Consider a typical signal path: guitar → input buffer → gain stages → tone stack → power amp → cabinet → microphone. Some of these stages are well-understood and cheap to simulate mathematically. Others are idiosyncratic or computationally expensive to model from first principles.

A practical architecture might use traditional DSP for the predictable parts - overdrive, distortion, EQ - and neural networks for the parts that are hard to model mathematically. That vintage cabinet with the specific speaker breakup you love? Capture it. The tone stack? That’s just filters; simulate it directly.

There’s also a third technique: convolution. Reverb often uses impulse responses (IRs) - a recording of how a room responds to a click, which gets mathematically convolved with your signal. It’s pure DSP, no neural network involved, and it’s been the standard for reverb and cab simulation for decades. That’s a topic for another post.

Hardware platforms enable this mixing. Modern FPGAs often include embedded ARM cores, allowing a single unit to run circuit simulation on the FPGA fabric while the ARM processor handles neural inference for specific stages. The signal flows through a pipeline where each section uses whatever approach makes sense.

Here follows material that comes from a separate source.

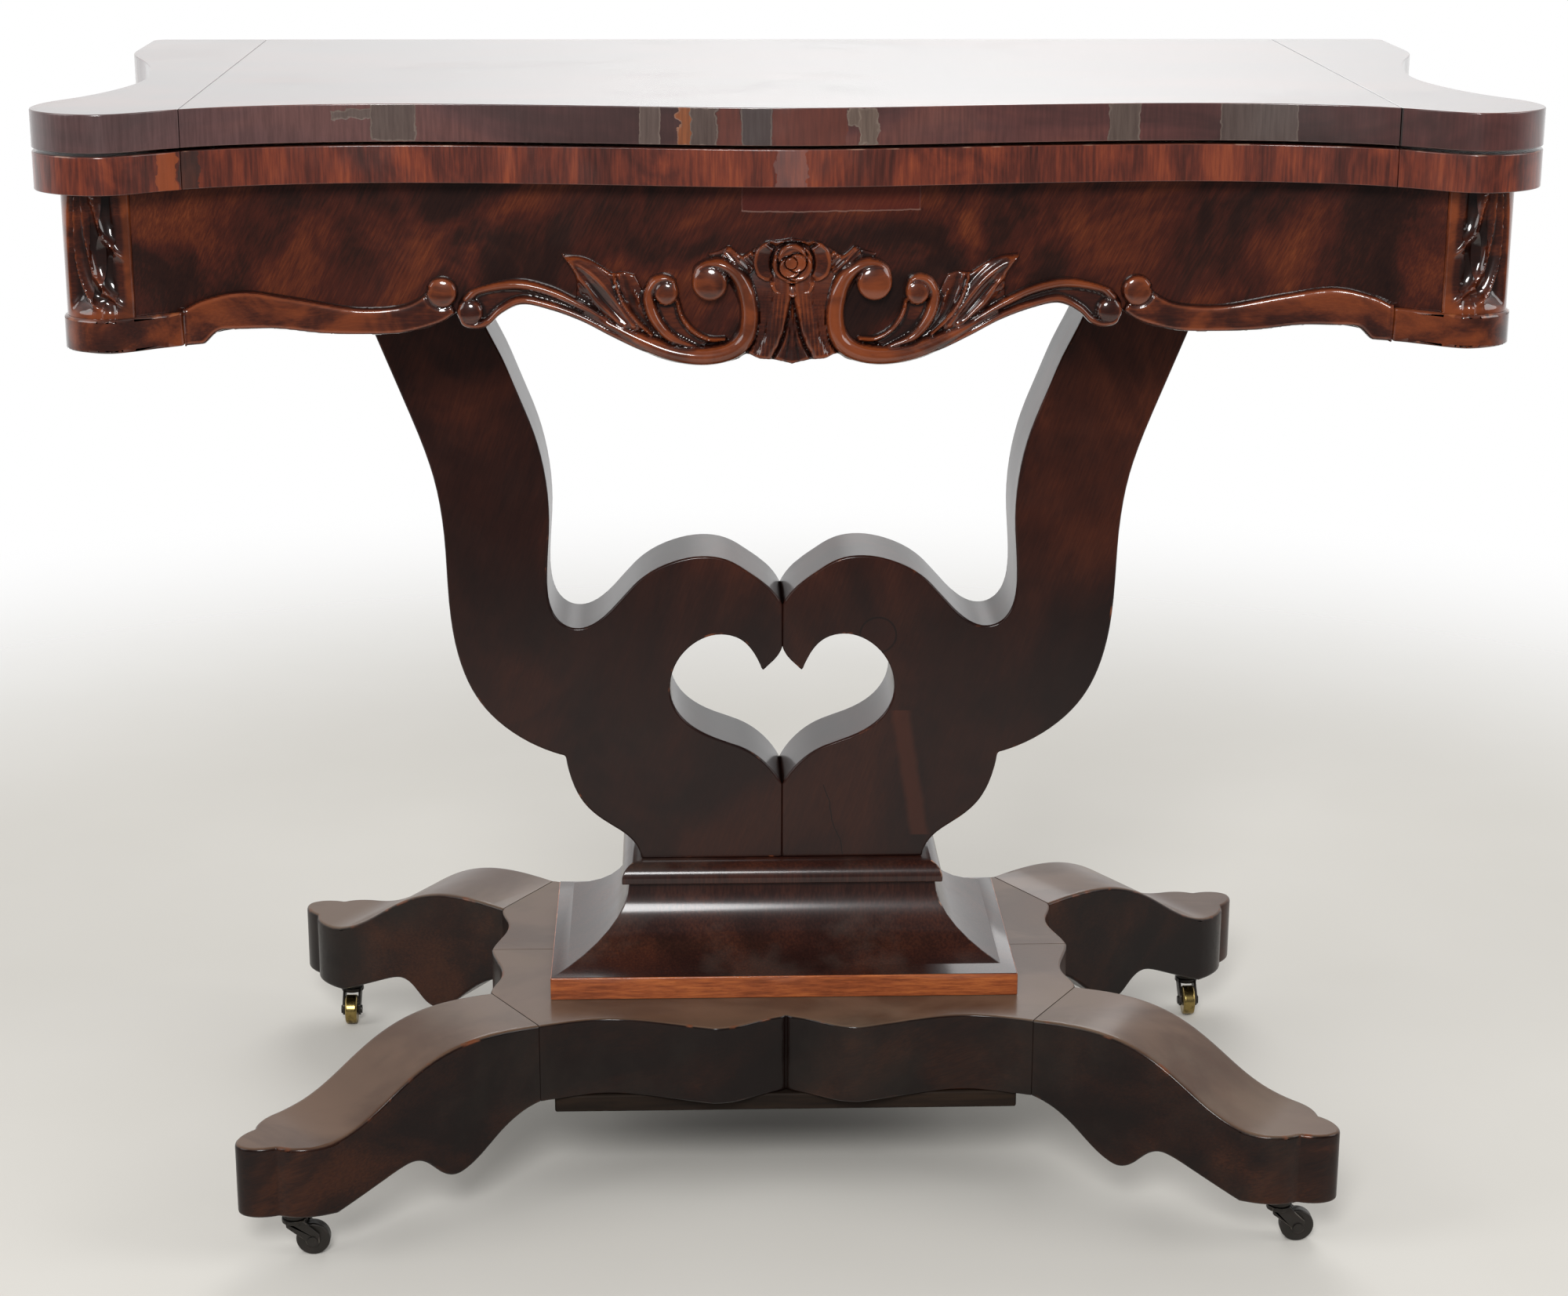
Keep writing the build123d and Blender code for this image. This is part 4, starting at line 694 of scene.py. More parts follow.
corners = ("front_left", "front_right", "back_left", "back_right")
casterRounding = {"fork": 0.5, "wheel": 0.35, "segments": 2, "angle": 40}
for corner in corners:
    rim, rimSlot = ("darkIron", "dark_iron") if corner.startswith("front") else ("wheelBrass", "wheel_brass")
    for part, body, finish, slot in (("fork", "caster_", "darkIron", "dark_iron"), ("wheel", "wheel_", rim, rimSlot)):
        node = "caster_%s_%s" % (part, corner)
        piece = dress(node, finish, casterRounding[part], casterRounding["segments"], casterRounding["angle"])
        settle(piece, body + corner, [node])

carried = {   # CAD nodes that stay, under their finish
    "pine": ["well_bottom", "well_partition", "pivot_rail", "cross_bearers", "glue_blocks"],
    "darkIron": ["pivot_plate", "pivot_bolt", "pivot_washer", "pivot_nut", "caster_plates",
                 *("caster_axle_" + corner for corner in corners)],
    "hingeBrass": ["lower_hinge_plates", "upper_hinge_plates", "hinge_pins"],
}
for finish, nodes in carried.items():
    for node in nodes:
        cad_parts[node].data.materials.clear()
        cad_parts[node].data.materials.append(finishes[finish])
print("carried CAD nodes: %d" % sum(map(len, carried.values())))


# ---- carving: a height above the apron's face, cut out along an outline (sizes in mm)

def unit(value):
    return np.clip(value, 0, 1)


def dome(off):
    return np.sqrt(unit(1 - off ** 2))


def swell(far, width):
    return np.exp(-(far / width) ** 2)


def smoothLine(points, step=1.2):
    # a curve that runs through the points
    points = np.array(points, float)
    ends = np.vstack([2 * points[0] - points[1], points, 2 * points[-1] - points[-2]])
    out = []
    for i in range(len(points) - 1):
        a, b, c, d = ends[i:i + 4]
        count = max(2, int(np.linalg.norm(c - b) / step))
        t = np.linspace(0, 1, count, endpoint=False)[:, None]
        bend, twist = 2 * a - 5 * b + 4 * c - d, 3 * b - a - 3 * c + d
        out.append(0.5 * (2 * b + (c - a) * t + bend * t ** 2 + twist * t ** 3))
    return np.vstack(out + [points[-1:]])


def nearest(line, x, z):
    # distance to a line and how far along it, 0 to 1
    best, share = np.full(x.shape, 1e9), np.zeros(x.shape)
    steps = np.linalg.norm(np.diff(line, axis=0), axis=1)
    total = max(steps.sum(), 1e-9)
    gone = 0.0
    for (ax, az), (bx, bz), length in zip(line[:-1], line[1:], steps):
        if length < 1e-9:
            continue
        t = unit(((x - ax) * (bx - ax) + (z - az) * (bz - az)) / length ** 2)
        far = np.hypot(x - ax - t * (bx - ax), z - az - t * (bz - az))
        closer = far < best
        best = np.where(closer, far, best)
        share = np.where(closer, (gone + t * length) / total, share)
        gone += length
    return best, share


def inOutline(outline, x, z):
    # distance to a closed outline, positive inside
    closed = np.vstack([outline, outline[:1]])
    within = np.zeros(x.shape, bool)
    for (ax, az), (bx, bz) in zip(closed[:-1], closed[1:]):
        if az != bz:
            within ^= ((az > z) != (bz > z)) & (x < (bx - ax) * (z - az) / (bz - az) + ax)
    far, _ = nearest(closed, x, z)
    return np.where(within, far, -far)


def evenly(values, share):
    return np.interp(share, np.linspace(0, 1, len(values)), values)


def roll(line, halfWidths, heights, power, x, z):
    far, share = nearest(line, x, z)
    return evenly(heights, share) * unit(1 - (far / evenly(halfWidths, share)) ** 2) ** power


def knob(centre, radius, low, high, x, z):
    far = np.hypot(x - centre[0], z - centre[1])
    return np.where(far < radius, low + (high - low) * dome(far / radius), 0)


def frontEdge(node, top, clear):
    # the front outline of a node's upper edge, as a table of y over x
    points = np.array([v.co[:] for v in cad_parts[node].data.vertices])
    line = points[(points[:, 2] > top) & (points[:, 1] < clear)]
    line = line[np.argsort(line[:, 0])]
    return line[:, 0] * 1000, line[:, 1] * 1000


faceX, faceY = frontEdge("front_apron", 0.7077 - 1e-5, -0.1500)


def cutOut(x, z, inside, near):
    # triangles of a grid clipped along inside = 0; places nearer than near are moved onto it
    points, triangles, made = [], [], {}
    inside = np.where(np.abs(inside) < near, 1e-6, inside)
    rows, columns = x.shape

    def corner(at):
        if at not in made:
            made[at] = len(points)
            points.append((x[at], z[at]))
        return made[at]

    def between(a, b):
        key = (a, b) if a < b else (b, a)
        if key not in made:
            low, high = key
            t = inside[low] / (inside[low] - inside[high])
            made[key] = len(points)
            points.append((x[low] + t * (x[high] - x[low]), z[low] + t * (z[high] - z[low])))
        return made[key]

    for i in range(rows - 1):
        for j in range(columns - 1):
            if inside[i:i + 2, j:j + 2].max() <= 0:
                continue
            for three in (((i, j), (i, j + 1), (i + 1, j + 1)), ((i, j), (i + 1, j + 1), (i + 1, j))):
                ring = []
                for a, b in zip(three, three[1:] + three[:1]):
                    if inside[a] > 0:
                        ring.append(corner(a))
                    if (inside[a] > 0) != (inside[b] > 0):
                        ring.append(between(a, b))
                if ring:
                    triangles.append(ring)
    return np.array(points), triangles


def closedMesh(name, points, faces, sharp, merge=None):
    mesh = bpy.data.meshes.new(name)
    mesh.from_pydata((points / 1000).tolist(), [], faces)
    work = bmesh.new()
    work.from_mesh(mesh)
    if merge:
        bmesh.ops.remove_doubles(work, verts=work.verts, dist=merge)
    bmesh.ops.recalc_face_normals(work, faces=work.faces)
    work.to_mesh(mesh)
    work.free()
    mesh.shade_smooth()
    mesh.set_sharp_from_angle(angle=math.radians(sharp))
    return mesh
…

This is why the white-box vs black-box framing can be misleading. The question isn’t which approach is better - it’s which parts of your signal chain benefit from each.

Where Things Are Heading

The current generation of neural amp modelling captures static snapshots well. The frontier is parametric modelling^[11] - learning not just one setting, but how the amp responds across its full control range.

Imagine a single model that accurately reproduces all combinations of gain, tone, and volume. This requires conditioning the network on control parameters, and the training data requirements increase substantially - captures at many different settings instead of just one.

Some commercial products already do this. The training is more involved, but the result is a single model that covers the full range of an amp’s controls - replacing dozens of individual captures.